Review by clong (2004-12-27)
For me The Moon is a Harsh Mistress has to be considered one of Heinlein's best books. Don't read it if you are looking for profound insight into the human psyche, timely commentary on the challenges of developing artificial intelligence, or an inspiring vision of the future evolution of society. Do read this book if you are looking for an faced paced and entertaining story.

The four protagonists who lead a lunar revolution are likable and sympathetic (if not particularly deep) characters. Mike, the newly self-aware supercomputer (whose top priority seems to be trying to understand humor), is a particularly intriguing character. Similarly the complex society envisioned for the lunar colony is fascinating but not really remotely likely.

My biggest complaint is that I found Heinlein's habit of omitting the subject of sentances to be mildly irritating. I guess this was supposed to be moonspeak.

But that is a minor quibble. Overall, this is a fun story which has influenced many later writers, and is definitely worth your time.

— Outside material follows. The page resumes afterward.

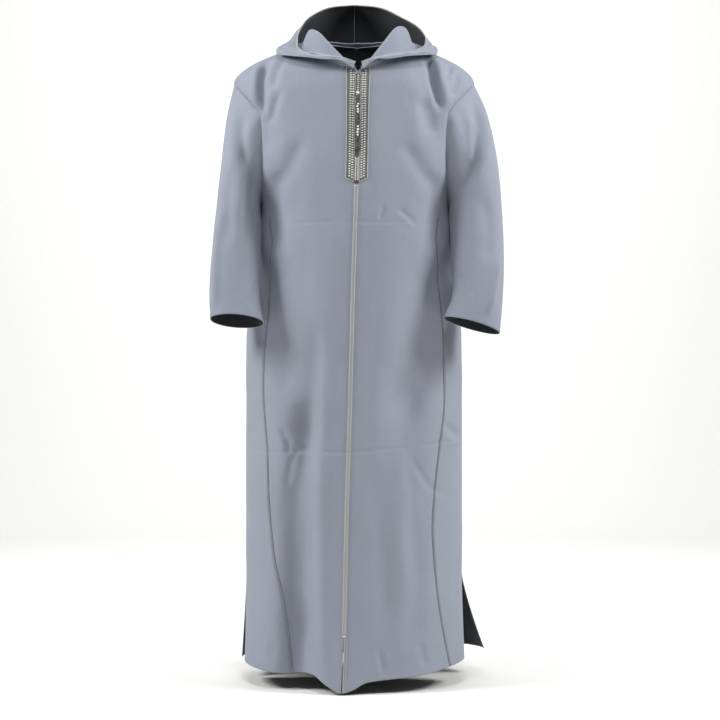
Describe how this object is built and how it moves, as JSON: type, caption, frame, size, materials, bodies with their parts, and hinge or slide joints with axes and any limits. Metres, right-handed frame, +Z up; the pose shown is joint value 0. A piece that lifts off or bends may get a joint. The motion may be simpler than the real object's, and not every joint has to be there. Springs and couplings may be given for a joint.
{
  "type": "hooded djellaba robe, held in its worn form with no wearer",
  "caption": "Grey-blue ankle-length hooded djellaba with a zipped, embroidered placket and braided seams.",
  "frame": {"origin": "middle of the wearer's shoulders, where the garment is held up", "axes": "+Z up; the garment faces -Y and the wearer's left is +X"},
  "size_m": [0.6765, 0.4252, 1.6008],
  "materials": {
    "cloth": "matt woven cloth",
    "braid": "woven silky braid",
    "placket": "ribbed band with stitched rows",
    "zip_tape": "woven tape",
    "zip_metal": "plated",
    "beads": "polished beads on a backing"
  },
  "bodies": {
    "robe": {"back": "cloth", "front_right": "cloth", "front_left": "cloth", "gore_right": "cloth", "gore_left": "cloth", "sleeve_right": "cloth", "sleeve_left": "cloth", "hood_right": "cloth", "hood_left": "cloth", "placket_right": "placket", "placket_left": "placket", "zip_tape_right": "zip_tape", "zip_tape_left": "zip_tape", "zip_slider": "zip_metal", "centre_braid": "braid", "slit_braid": "braid", "slit_tack": "braid", "gore_braid_right": "braid", "gore_braid_left": "braid", "pocket_braid_right_front": "braid", "pocket_braid_right_back": "braid", "pocket_braid_left_front": "braid", "pocket_braid_left_back": "braid"},
    "zip_pull": {"zip_pull": "beads"}
  },
  "joints": [
    {"name": "pull_swing", "type": "hinge", "parent": "robe", "child": "zip_pull", "pos_m": [0.009, -0.14059, -0.07857], "axis": [1, 0, 0], "range_deg": [-150, 0]}
  ]
}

Review by freejazz (2004-10-18)
I haven't much Heinlein and some of of his reaccuring chacters and strange sexual scenes confuse me, but This book is a wonderful standalone exelent story that will have to reading untill your done. It really takes you for a ride

Review by alanhunt (2004-08-24)
My favorite Heinlein. If I'm going to recommend only one book by him to a friend, this is always the one I recommend.

Review by rootbeer (2003-03-10)
Clearly one of Heinlein's best, The Moon is a Harsh Mistress is a fairly transparent allegory for the American Revolution, but it deals with topics and technology that simply didn't exist in the late 18th century. It's a masterfull telling of the revolution as it unfolds. The Moon is indeed a harsh mistress, and this shapes a new sort of society under its fragile habitation domes. The revolution that comes about in this unique situation is quite unlike anything else.